*Material for the task*.
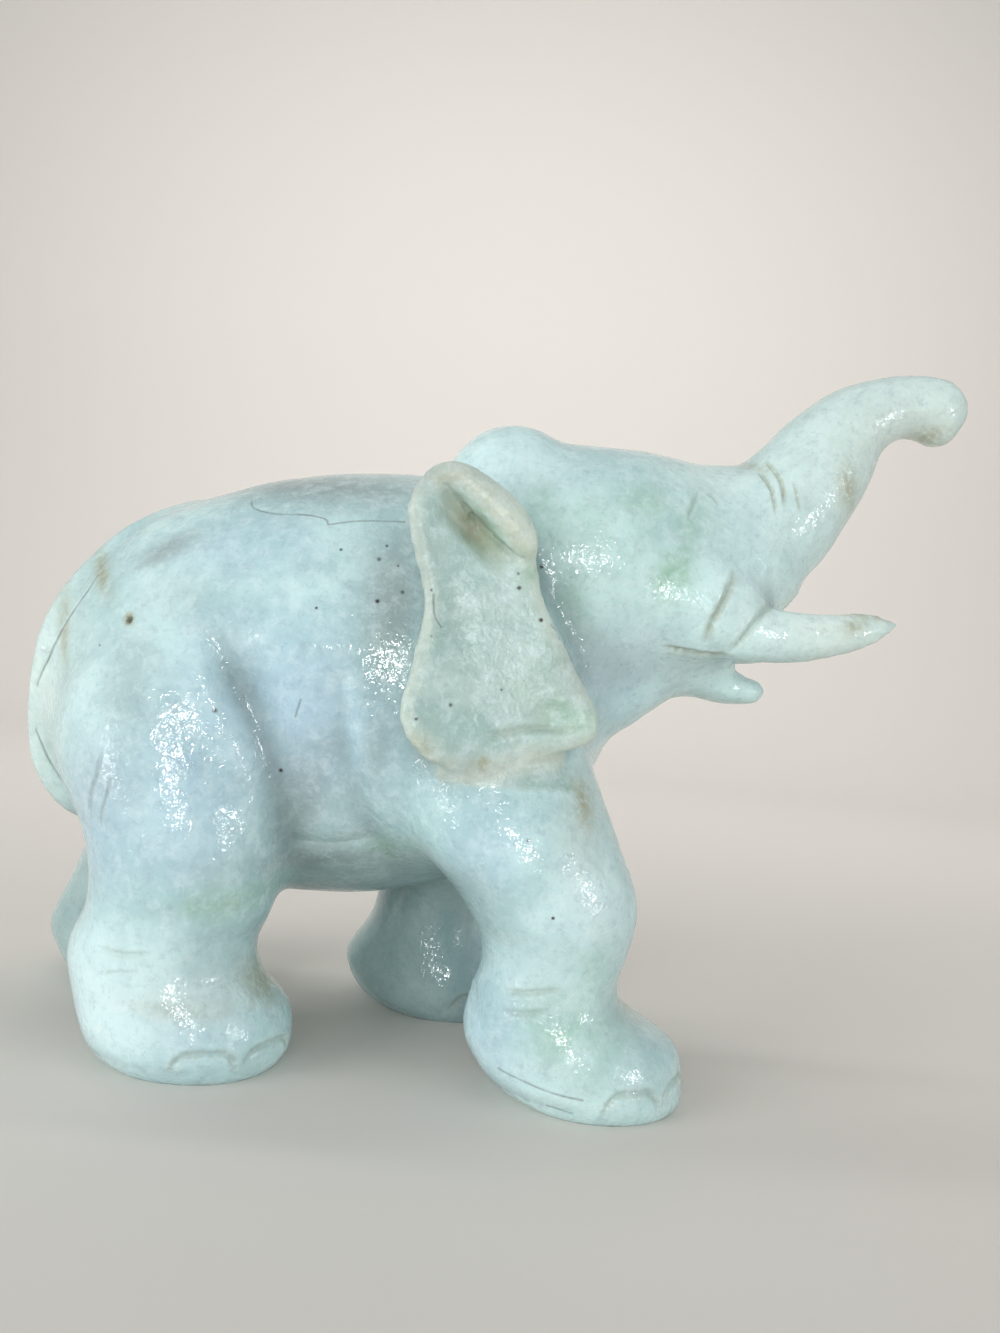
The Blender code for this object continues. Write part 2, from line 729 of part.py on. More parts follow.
def build():
    for old in list(bpy.data.objects):
        bpy.data.objects.remove(old)
    collection = bpy.data.collections.new("Jade elephant")
    bpy.context.scene.collection.children.link(collection)
    elephant = bpy.data.objects.new("elephant", join_forms(body_parts()))
    collection.objects.link(elephant)
    merge_skin(elephant)
    soften_hollows(elephant.data, HOLLOW_PASSES)
    carve(elephant, mouth_hollow())
    elephant.data = join_forms([elephant.data, *applied_parts()])
    merge_skin(elephant)
    soften_hollows(elephant.data, CRISP_PASSES)
    carve_lines(elephant.data)
    thin_out(elephant)
    cut_soles(elephant.data)
    centre_on_origin(elephant.data)
    elephant.data.materials.clear()
    elephant.data.materials.append(jade())
    elephant.data.shade_smooth()


build()
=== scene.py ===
"""The looks of a small carved jade elephant: its finely carved surface, its stone and a pale studio.

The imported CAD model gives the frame. The figure is lofted here again from the same sizes, on a finer
skin, carved with the creases and nails, and set into the CAD solid's box. Places are counted in design
millimetres: +X is the way the elephant walks, +Y its left side, +Z up from the ground.
"""

import math

import bmesh
import bpy
import numpy as np
from mathutils import Matrix, Vector, kdtree, noise
from mathutils.bvhtree import BVHTree


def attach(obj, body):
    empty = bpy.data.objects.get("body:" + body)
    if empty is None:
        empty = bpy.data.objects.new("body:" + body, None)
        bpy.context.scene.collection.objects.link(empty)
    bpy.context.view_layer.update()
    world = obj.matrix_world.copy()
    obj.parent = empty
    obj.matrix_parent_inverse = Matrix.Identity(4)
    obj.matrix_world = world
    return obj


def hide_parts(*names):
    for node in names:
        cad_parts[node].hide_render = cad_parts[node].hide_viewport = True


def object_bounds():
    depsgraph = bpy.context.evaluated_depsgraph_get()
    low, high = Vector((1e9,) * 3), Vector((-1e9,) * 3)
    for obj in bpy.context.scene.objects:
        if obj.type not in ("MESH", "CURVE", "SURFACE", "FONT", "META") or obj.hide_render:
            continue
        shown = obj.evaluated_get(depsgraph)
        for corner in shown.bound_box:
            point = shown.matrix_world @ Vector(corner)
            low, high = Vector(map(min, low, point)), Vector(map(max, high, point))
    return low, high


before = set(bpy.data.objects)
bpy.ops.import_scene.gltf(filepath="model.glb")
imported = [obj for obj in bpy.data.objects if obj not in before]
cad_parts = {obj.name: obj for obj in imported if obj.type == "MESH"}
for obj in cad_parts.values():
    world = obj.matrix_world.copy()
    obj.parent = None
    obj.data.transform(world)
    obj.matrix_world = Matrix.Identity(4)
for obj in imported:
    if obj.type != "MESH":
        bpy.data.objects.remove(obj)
cad_low, cad_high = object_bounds()

# Driving sizes, in metres
FIGURE_LENGTH = 0.188
STANCE = 0.043  # between the middles of the left and the right feet
FRONT_STRIDE = 0.030  # how far the right front foot is ahead of the left one
REAR_STRIDE = 0.023
TORSO_WIDTH = 0.070
EAR_THICKNESS = 0.0050
TUSK_SPREAD = 0.034  # between the two tusks, side to side
TAIL_WIDTH = 0.0075
SKIN_VOXEL = 0.00125
FRONT_FOOT_X = 0.0094  # the middle of a front sole, before its stride
REAR_FOOT_X = -0.0625
NAIL_HEIGHT = 0.0065

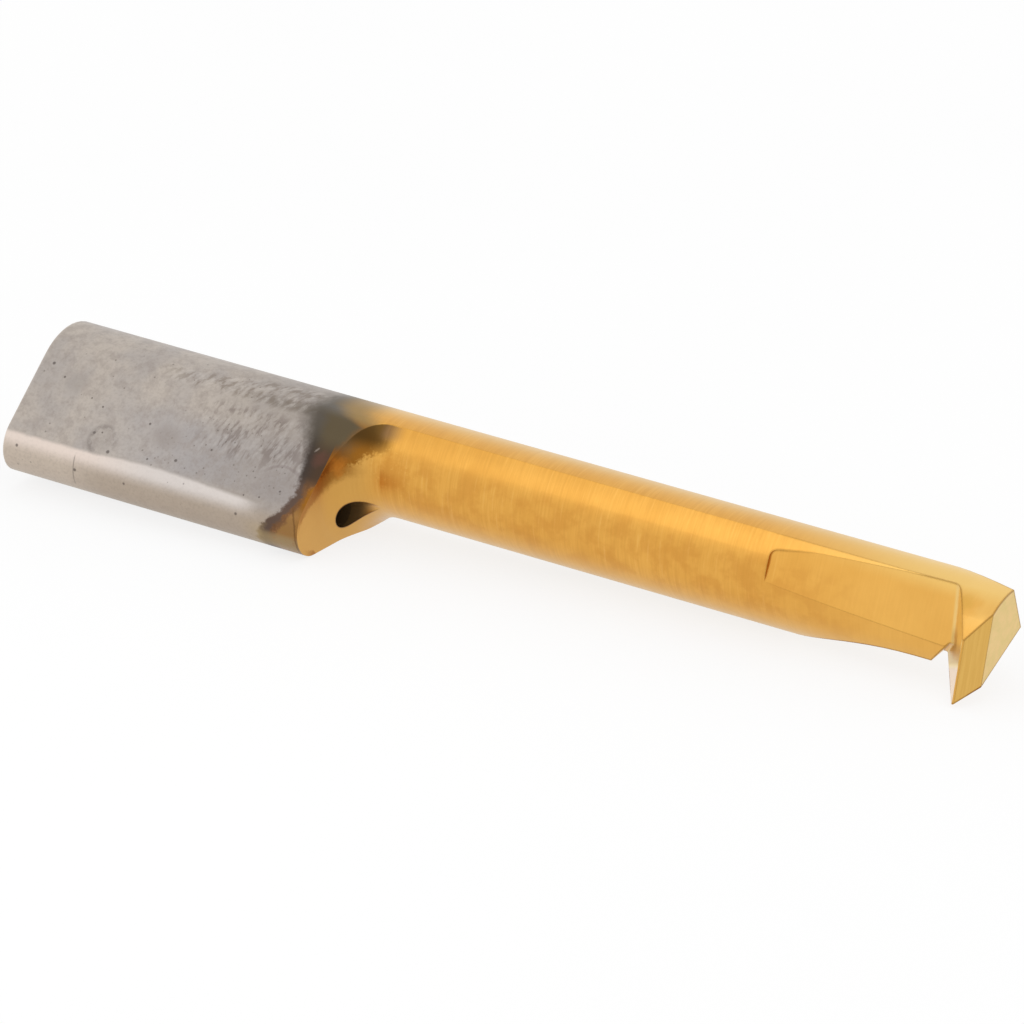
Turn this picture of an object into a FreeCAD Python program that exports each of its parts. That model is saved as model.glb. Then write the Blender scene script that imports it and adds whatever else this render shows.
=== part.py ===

*Goal*.
Produce only the lines from the line containing "elephant.data.materials.clear()" through the line containing "return low, high", inclusive of both, exactly as they stand in the entries above.

*Final result*.
    elephant.data.materials.clear()
    elephant.data.materials.append(jade())
    elephant.data.shade_smooth()


build()
=== scene.py ===
"""The looks of a small carved jade elephant: its finely carved surface, its stone and a pale studio.

The imported CAD model gives the frame. The figure is lofted here again from the same sizes, on a finer
skin, carved with the creases and nails, and set into the CAD solid's box. Places are counted in design
millimetres: +X is the way the elephant walks, +Y its left side, +Z up from the ground.
"""

import math

import bmesh
import bpy
import numpy as np
from mathutils import Matrix, Vector, kdtree, noise
from mathutils.bvhtree import BVHTree


def attach(obj, body):
    empty = bpy.data.objects.get("body:" + body)
    if empty is None:
        empty = bpy.data.objects.new("body:" + body, None)
        bpy.context.scene.collection.objects.link(empty)
    bpy.context.view_layer.update()
    world = obj.matrix_world.copy()
    obj.parent = empty
    obj.matrix_parent_inverse = Matrix.Identity(4)
    obj.matrix_world = world
    return obj


def hide_parts(*names):
    for node in names:
        cad_parts[node].hide_render = cad_parts[node].hide_viewport = True


def object_bounds():
    depsgraph = bpy.context.evaluated_depsgraph_get()
    low, high = Vector((1e9,) * 3), Vector((-1e9,) * 3)
    for obj in bpy.context.scene.objects:
        if obj.type not in ("MESH", "CURVE", "SURFACE", "FONT", "META") or obj.hide_render:
            continue
        shown = obj.evaluated_get(depsgraph)
        for corner in shown.bound_box:
            point = shown.matrix_world @ Vector(corner)
            low, high = Vector(map(min, low, point)), Vector(map(max, high, point))
    return low, high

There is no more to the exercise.